Cambalache, o Brisas del Río Orinoco, no solo son canteras olvidadas; son sitios donde se tallan historias de resistencia, donde cada piedra lleva el peso de la lucha, y cada tamiz revela un futuro, por más humilde que sea.
José Belmontes sostiene con firmeza el pico, sudoroso bajo el sol inclemente que no da tregua en Brisas del Río Orinoco. A su lado, la presencia silenciosa de su esposa, protectora con gorras y chaquetas que apenas resguardan sus pieles curtidas, marcadas por los años y el trabajo arduo. Uno de sus cinco hijos ayuda con manos pequeñas a seleccionar las piedras, aprendiendo el oficio que se impone en este rincón olvidado de Cambalache.
Tres años han transcurrido desde que la familia Belmontes encontró en esta cantera un refugio y, al mismo tiempo, una pesada responsabilidad.
Cada metro de arrocillos o piedras de 1/4 y 3/4 tiene un valor de 35 dólares, y son muchas las manos anónimas que llegan desde distintos puntos a competir por ese sustento. «Las esperanzas son pocas, pero se lucha por una o dos comidas al día», dice José, con la voz cargada de cansancio y determinación.
Su esposa detalla el largo día que enfrentan. Laboran desde las ocho de la mañana hasta el mediodía, vuelven a las dos, y continúan hasta que la luz se desvanece. “Lo que se consigue apenas alcanza para comer; un kilo de arroz cuesta 600 bolívares ahora. De nuestros cinco hijos, solo uno va a la escuela. No podemos comprar uniformes ni útiles, y mucho menos la merienda”, confiesa con una mezcla de tristeza y resignación.
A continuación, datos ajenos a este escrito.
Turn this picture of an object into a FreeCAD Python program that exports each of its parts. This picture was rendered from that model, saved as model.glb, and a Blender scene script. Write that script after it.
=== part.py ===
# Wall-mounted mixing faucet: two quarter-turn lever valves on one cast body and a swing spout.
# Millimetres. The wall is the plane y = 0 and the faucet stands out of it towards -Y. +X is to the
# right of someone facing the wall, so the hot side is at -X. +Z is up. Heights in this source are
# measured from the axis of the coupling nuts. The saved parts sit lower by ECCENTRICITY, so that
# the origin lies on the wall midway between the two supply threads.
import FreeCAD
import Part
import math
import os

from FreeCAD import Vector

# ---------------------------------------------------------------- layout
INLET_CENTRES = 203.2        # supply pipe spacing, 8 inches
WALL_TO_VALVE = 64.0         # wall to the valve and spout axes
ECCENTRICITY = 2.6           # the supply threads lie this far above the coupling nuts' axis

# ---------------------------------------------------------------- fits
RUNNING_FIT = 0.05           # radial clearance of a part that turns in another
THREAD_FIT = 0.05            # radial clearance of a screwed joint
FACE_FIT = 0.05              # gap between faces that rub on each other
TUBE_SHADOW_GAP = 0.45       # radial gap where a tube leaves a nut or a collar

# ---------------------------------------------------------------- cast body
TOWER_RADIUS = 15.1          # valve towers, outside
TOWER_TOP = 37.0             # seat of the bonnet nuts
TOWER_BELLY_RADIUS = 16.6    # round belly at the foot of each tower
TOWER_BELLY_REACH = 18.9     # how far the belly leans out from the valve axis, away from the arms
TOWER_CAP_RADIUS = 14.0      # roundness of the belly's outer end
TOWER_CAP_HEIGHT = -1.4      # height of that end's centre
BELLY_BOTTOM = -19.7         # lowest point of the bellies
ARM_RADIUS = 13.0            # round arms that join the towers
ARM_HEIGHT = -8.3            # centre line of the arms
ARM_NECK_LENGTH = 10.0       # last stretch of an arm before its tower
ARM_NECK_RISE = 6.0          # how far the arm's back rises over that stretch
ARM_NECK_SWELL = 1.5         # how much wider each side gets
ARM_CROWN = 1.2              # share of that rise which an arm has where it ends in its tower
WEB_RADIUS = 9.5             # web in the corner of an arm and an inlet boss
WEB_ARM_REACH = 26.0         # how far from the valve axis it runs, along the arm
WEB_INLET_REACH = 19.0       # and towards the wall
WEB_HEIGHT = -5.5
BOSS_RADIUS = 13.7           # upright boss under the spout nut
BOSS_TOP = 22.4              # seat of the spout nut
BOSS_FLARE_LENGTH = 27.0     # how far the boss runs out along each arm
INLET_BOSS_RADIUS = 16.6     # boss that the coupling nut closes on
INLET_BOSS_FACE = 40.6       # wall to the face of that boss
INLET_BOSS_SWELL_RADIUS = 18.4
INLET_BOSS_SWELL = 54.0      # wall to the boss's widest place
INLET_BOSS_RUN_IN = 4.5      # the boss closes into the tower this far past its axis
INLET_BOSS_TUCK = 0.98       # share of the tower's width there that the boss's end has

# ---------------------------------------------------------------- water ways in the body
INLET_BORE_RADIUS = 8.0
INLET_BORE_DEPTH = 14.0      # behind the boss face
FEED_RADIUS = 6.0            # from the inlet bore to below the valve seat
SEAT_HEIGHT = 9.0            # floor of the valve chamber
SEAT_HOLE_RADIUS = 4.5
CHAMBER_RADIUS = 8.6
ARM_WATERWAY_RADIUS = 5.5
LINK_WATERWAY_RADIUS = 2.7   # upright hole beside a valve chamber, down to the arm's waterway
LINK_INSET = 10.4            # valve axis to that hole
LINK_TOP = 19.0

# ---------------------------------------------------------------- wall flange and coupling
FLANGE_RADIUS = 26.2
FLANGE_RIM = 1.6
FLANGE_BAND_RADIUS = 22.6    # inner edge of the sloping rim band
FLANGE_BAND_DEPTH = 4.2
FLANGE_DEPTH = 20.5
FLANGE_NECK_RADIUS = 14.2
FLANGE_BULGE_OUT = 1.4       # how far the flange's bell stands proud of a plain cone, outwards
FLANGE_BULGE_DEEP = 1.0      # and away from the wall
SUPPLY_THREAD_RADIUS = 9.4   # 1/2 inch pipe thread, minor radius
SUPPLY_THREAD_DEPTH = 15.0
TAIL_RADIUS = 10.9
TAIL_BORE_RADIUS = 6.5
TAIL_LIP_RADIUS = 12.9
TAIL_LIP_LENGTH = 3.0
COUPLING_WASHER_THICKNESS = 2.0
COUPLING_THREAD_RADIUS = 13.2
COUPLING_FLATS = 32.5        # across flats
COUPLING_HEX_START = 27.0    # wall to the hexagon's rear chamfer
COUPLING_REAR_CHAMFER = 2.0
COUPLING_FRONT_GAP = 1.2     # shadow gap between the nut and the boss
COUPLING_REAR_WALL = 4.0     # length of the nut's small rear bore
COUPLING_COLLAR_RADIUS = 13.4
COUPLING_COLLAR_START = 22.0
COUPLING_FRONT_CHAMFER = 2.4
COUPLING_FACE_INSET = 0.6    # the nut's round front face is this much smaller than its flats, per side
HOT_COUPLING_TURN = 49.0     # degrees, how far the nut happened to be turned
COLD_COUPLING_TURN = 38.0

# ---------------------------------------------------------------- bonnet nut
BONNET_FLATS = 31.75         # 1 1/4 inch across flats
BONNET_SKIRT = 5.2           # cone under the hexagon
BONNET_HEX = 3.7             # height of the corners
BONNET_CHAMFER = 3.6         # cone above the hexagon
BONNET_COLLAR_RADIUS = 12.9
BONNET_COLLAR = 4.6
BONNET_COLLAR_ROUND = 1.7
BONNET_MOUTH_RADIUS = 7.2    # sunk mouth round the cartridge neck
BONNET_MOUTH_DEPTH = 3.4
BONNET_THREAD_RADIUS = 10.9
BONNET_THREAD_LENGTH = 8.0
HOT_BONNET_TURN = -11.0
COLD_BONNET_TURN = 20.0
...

Antes, vivían en Vista al Sol, pero la necesidad los empujó a Cambalache cuando vieron en Compiedra una oportunidad. Allí consiguieron una barraca en el sector Bicentenario, a pocos metros de la cantera, y desde entonces tejieron una lucha cotidiana, contra el sol, contra la pobreza, contra el destino.
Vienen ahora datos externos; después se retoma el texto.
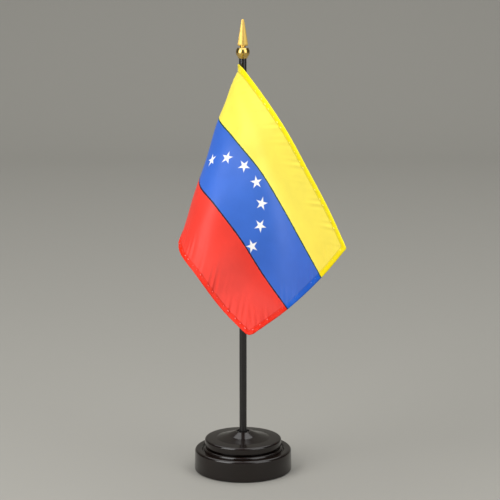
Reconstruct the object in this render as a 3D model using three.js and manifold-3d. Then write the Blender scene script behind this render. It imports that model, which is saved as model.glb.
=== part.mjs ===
// Desk flag stand: a 4 x 6 inch printed cloth flag on a slim black staff with a gilt spear finial,
// standing in a two-tier round moulded base. Millimetres, +Z up, origin at the centre of the
// base's underside. The staff is the Z axis. The flag hangs forward (-Y) from the staff, and its
// lower hoist corner folds back on the left (-X).
import * as THREE from "three";
import { mergeVertices } from "three/addons/utils/BufferGeometryUtils.js";
import Module from "manifold-3d";

const wasm = await Module();
wasm.setup();

// ---- driving dimensions, mm ----
const INCH = 25.4;
const GAP = 0.3; // air left between pieces that touch
const TURN_SEGMENTS = 48; // facets round the large turned shapes
const ROD_SEGMENTS = 20; // facets round the staff and what is turned on it

const STAFF_R = ((3 / 16) * INCH) / 2;
const STAFF_FOOT_Z = 5.5;
const STAFF_TIP_Z = 270.2; // end of the staff, inside the finial's ball

const DRUM_FOOT_R = 31.6;
const DRUM_SHOULDER_R = 31.3; // moulding draft: narrower at the top than at the foot
const DRUM_CHAMFER = 0.5;
const DRUM_ROUND = 1.8; // radius of the edge between the drum's side and its top
const DRUM_TOP_Z = 14.0;
const DRUM_LIP_Z = 0.4; // the rim stays this far off the table, so that the pad carries the stand
const DRUM_WALL = 3.0;
const DRUM_CEILING_Z = 11.5; // underside of the drum's roof
const GROOVE_R = 26.3; // groove between the drum's flat top and the bead
const GROOVE_Z = 13.0;
const BEAD_MID_R = 24.1; // rounded bead under the upper disc
const BEAD_MID_Z = 13.4;
const BEAD_R = 1.5;

const DISC_R = 24.9;
const DISC_NECK_R = 22.8; // step that the disc sits on, in from the bead
const DISC_NECK_Z = BEAD_MID_Z + BEAD_R + GAP;
const DISC_FOOT_Z = 16.2;
const DISC_ROUND = 1.6;
const DISC_RIM_Z = 20.8;
const BOSS_R = 16.9; // foot of the shallow cone in the disc's middle
const BOSS_FOOT_Z = 21.0;
const BOSS_FILLET = 0.9;
const BOSS_TOP_R = 4.9;
const BOSS_TOP_Z = 25.3;
const SPIGOT_R = 7.0; // post under the disc that drops through the drum's roof
const SPIGOT_FOOT_Z = 4.1;
const SOCKET_R = 3.9; // blind hole down the boss
const SOCKET_FLOOR_Z = 5.2;

const BUSH_TOP_Z = BOSS_TOP_Z - 2 * GAP;

const BALLAST_R = 28.1;
const BALLAST_FOOT_Z = 4.1;
const BALLAST_TOP_Z = 11.2;
const COVER_R = 28.3;
const COVER_FOOT_Z = 1.8;
const COVER_TOP_Z = 3.8;
const PAD_R = 28.0;
const PAD_TOP_Z = 1.5;

const BALL_R = 4.35;
const BALL_MID_Z = 270.8;
const BALL_FOOT_Z = 267.0;
const BALL_FOOT_R = 2.95;
const BALL_TOP_Z = 273.5;
const BALL_HOLE_FLOOR_Z = 271.3; // hole in the top of the ball for the spear's peg
const PEG_R = 1.1;
const NECK_R = 2.1; // slim neck between the ball and the blade
const NECK_FOOT_Z = BALL_TOP_Z + GAP;
const SPEAR_EDGE = 0.3; // half width of the flat ground along each edge of the blade
// height, half width and half thickness of the blade from its foot to its tip
const BLADE = [
  [274.7, 2.9, 1.7],
  [275.5, 3.25, 1.8],
  [279.6, 2.6, 1.5],
  [285.5, 1.7, 1.05],
  [290.5, 0.85, 0.6],
  [291.3, 0.5, 0.4],
];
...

Este es un mundo donde la piedra no solo es material, sino historia de vida y carne propia. La cantera es un hogar tan áspero como sagrado, un lugar donde la esperanza se mide en piedras amontonadas bajo un tamiz, donde las familias resisten y encuentran dignidad en la lucha diaria.
Cansados pero con esperanzas
Alejandro Ortega es un joven en medio del polvo y el sudor de Cambalache, otro padre de familia que busca sobrevivir. Tiene cinco hijos, el más pequeño de apenas seis meses, una niña que también hace su esfuerzo por trabajar, aunque no en la mina, sino en otros espacios que la vida le ha permitido alcanzar.
Estrelia Salazar, su esposa, muestra un rostro cansado, algo apagado, mientras con voz pausada recuerda que fue en este sitio donde ambos se conocieron, donde entre piedras y tamices decidieron formar su propia familia. Ella, oriunda de Monagas; él, de Vista al Sol, San Félix, ambos unidos por la historia que comparten en Brisas del Río Orinoco.
Pero los días no pintan fáciles. Alejandro confiesa que la cantera se ha vuelto dura. La venta de piedras ha disminuido, y lo poco que la gente consigue hoy no es para construir casas, sino para preparar la navidad, pintar las paredes, comprar ropa para los hijos. Ahora, tiene que salir a la calle, a buscar cualquier trabajo, hacer mantenimiento, mercadear, ingeniárselas para que los niños no pasen hambre.
«No hay días malos, todo depende de la actitud,» dice Estrelia, con una sonrisa tenue que se disuelve en lágrimas. “Siempre se consigue algo para poner en la mesa y llevar a la boca”, afirma, pero entre melancólica y solloza pide ayuda para reparar el techo de su casa, un techo que cede cuando llueve y los obliga a buscar refugio mientras el agua cae a chorros.
Con humildad y esperanza, hacen un llamado a la gobernadora del estado Bolívar, Yulisbeth García, y al alcalde de Caroní, Yanny Alonzo, solicitando unas láminas de zinc para proteger a su familia del inclemente clima.
Esta es una historia que se repite en cada campamento de Brisas del Río Orinoco: jóvenes padres luchando por su familia, mujeres que a pesar del cansancio no dejan de soñar, niños que merecen un futuro mejor, y un techo que representa el anhelo más sencillo de estabilidad.